In the next hour we took stationary or moving posts on a dozen cars as other metal strings entwined about us, and twenty times we bobbed around cars to avoid yard workers' eyes and a circling security truck with bubblegum roof lights. We boarded a slow rolling coal train and squatted atop anthracite like moonstruck cats until the train gathered speed and coal dust blew up and we jumped off the black cloud. So we shrugged and climbed out the yard bowl and slalomed the chaparral toward the far off postage stamp. An hour later Geko brightly used the GPS to determine our latitude and longitude, and dialed a Florida kin to paste the coordinates onto GoogleMaps and tell us where we are. "Then," assured my road partner, "I'll call Tomorrow, my wife, to pick us up!" However, Florida didn't answer and Tomorrow never arrives.

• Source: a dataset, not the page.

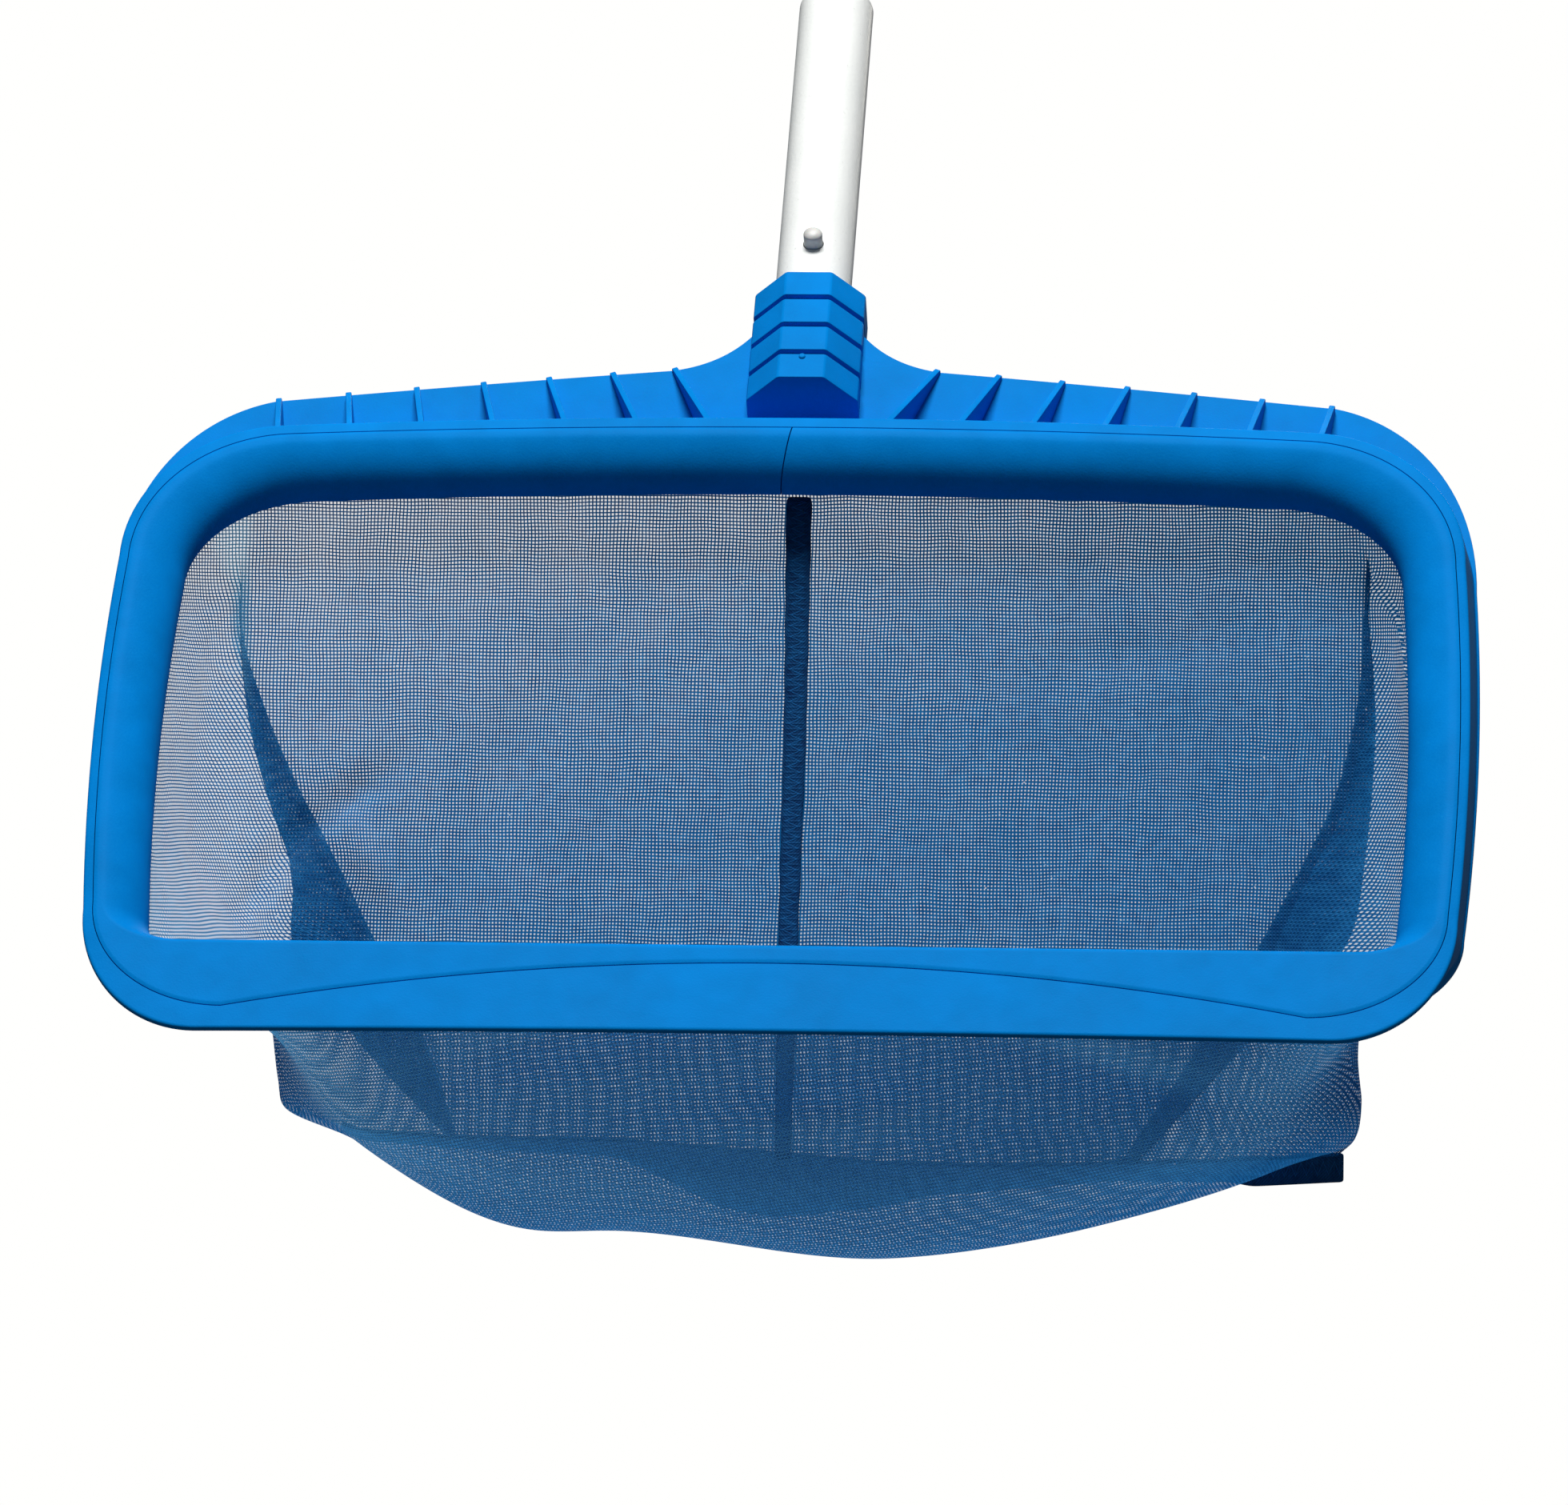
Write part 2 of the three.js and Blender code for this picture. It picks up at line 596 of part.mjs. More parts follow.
const bluePlastic = new THREE.MeshStandardMaterial({ color: 0x0a78d2, roughness: 0.5, metalness: 0 });
const whiteTube = new THREE.MeshStandardMaterial({ color: 0xf4f4ee, roughness: 0.35, metalness: 0 });
const steel = new THREE.MeshStandardMaterial({ color: 0xb9bcc0, roughness: 0.3, metalness: 1 });
const greyNylon = new THREE.MeshStandardMaterial({ color: 0xcfd0cc, roughness: 0.45, metalness: 0 });
const blueNet = new THREE.MeshStandardMaterial({ color: 0x5f7fae, roughness: 0.8, metalness: 0 });
const blueTape = new THREE.MeshStandardMaterial({ color: 0x1c4f94, roughness: 0.85, metalness: 0 });

const part = new THREE.Group();
const head = new THREE.Group();
head.rotation.x = -FRAME_LEAN;
head.position.copy(headOffset);
part.add(head);
head.add(mesh('rear_frame', rearFrameGeometry(), bluePlastic));
head.add(mesh('front_bezel', bezelGeometry(), bluePlastic));
head.add(mesh('bag_hem', hemGeometry(), blueTape));
head.add(mesh('hem_cord', hemCordGeometry(), greyNylon));
screwPlaces().forEach(([x, v], i) => {
  const screw = mesh(`bezel_screw_${String(i + 1).padStart(2, '0')}`, screwGeometry(15), steel);
  screw.rotation.x = Math.PI / 2;
  screw.position.set(x, DEPTH + GAP, v);
  head.add(screw);
});

const handle = new THREE.Group();
handle.rotation.x = -FRAME_LEAN - HANDLE_TILT;
part.add(handle);
handle.add(mesh('handle_tube', tubeGeometry(), whiteTube));
handle.add(mesh('clip_spring', clipGeometry(), steel));
const frontButton = mesh('clip_button_front', buttonGeometry(), greyNylon);
frontButton.position.z = BUTTON_UP;
handle.add(frontButton);
const rearButton = mesh('clip_button_rear', buttonGeometry(), greyNylon);
rearButton.position.z = BUTTON_UP;
rearButton.rotation.z = Math.PI;
handle.add(rearButton);
HANDLE_SCREWS.forEach((z, i) => {
  const screw = mesh(`handle_screw_${i + 1}`, screwGeometry(9), steel);
  screw.rotation.x = Math.PI / 2;
  screw.position.set(0, COLLAR_FLATS / 2 + GAP, z);
  handle.add(screw);
});

part.add(mesh('mesh_bag', bagGeometry(), blueNet));
part.add(mesh('back_seam_tape', backSeamGeometry(), blueTape));
part.add(mesh('bottom_seam_tape', bottomSeamGeometry(), blueTape));

export default part;
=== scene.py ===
"""Looks for the leaf skimmer head: a moulded two-piece frame, a tube handle with a
sprung button clip, and a net bag. Shapes are worked out in millimetres and made in metres.
"""
import math

import bmesh
import bpy
import numpy as np
from mathutils import Matrix, Vector


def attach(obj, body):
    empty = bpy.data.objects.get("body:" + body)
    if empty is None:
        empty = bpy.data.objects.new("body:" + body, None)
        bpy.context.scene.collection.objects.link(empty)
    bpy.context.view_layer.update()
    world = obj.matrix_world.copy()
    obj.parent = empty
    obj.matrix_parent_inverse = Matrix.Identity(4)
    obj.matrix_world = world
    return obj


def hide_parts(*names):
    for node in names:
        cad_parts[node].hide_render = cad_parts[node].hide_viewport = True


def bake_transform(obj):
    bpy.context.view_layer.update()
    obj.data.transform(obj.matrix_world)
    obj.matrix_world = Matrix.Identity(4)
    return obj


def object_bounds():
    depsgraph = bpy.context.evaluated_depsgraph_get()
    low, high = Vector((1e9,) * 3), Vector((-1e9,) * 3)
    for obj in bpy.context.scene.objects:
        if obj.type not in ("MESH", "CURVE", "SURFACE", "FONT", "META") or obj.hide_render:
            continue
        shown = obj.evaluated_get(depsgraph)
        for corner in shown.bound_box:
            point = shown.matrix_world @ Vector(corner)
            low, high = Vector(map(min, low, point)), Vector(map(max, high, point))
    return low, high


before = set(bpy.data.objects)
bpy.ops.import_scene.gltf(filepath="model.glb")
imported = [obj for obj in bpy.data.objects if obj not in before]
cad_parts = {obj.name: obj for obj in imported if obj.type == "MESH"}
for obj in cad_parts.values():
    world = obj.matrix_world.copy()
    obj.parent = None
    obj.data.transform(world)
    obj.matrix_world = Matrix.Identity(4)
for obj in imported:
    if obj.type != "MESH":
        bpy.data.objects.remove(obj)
CAD_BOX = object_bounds()
MM = 0.001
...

 Approaching the freeway in another hour, five mongrels leaped out an abandoned car and barked our butts to the freeway sign that read 'Interstate 15'. False dawn lit a long arc along the freeway to lead us full circle back to the RR yard far end where we hiked up to yet another sign that broke the suspense, 'Barstow, California'. A nearby all-night diner was assaulted for eggs, bacon, and a plan to get home. The options were to freight that we nixed, Amtrak just left, Greyhound didn't go till noon, hitchhike, call the wife, or.. I dropped my fork and slapped my head, "Let's rent a car." "Avis is around the corner," chimed our waiter, and in five minutes we had reserved a car with no drop fee from Barstow to Colton for $40, about the same price as one Greyhound ticket.

On the short walk to Avis it was apparent that the hobo bug had drawn blood in Geko. "I like the ongoing puzzles with the need to remain calm during crises," he gushed. Now it was back to a California condo hidden in roses and a loving wife and high salary job, with a pain that will forever stab the heart every time a train whistle blows. He had darted from the crowd like other executive hobos who stumble on www.bokeelytours.com and found I was not too mad in the short run. Four hours later Geko wheeled a '09 Pontiac into the hospital lot near the Colton RR yard and exclaimed, "That's the way to return from a class hobo trip!"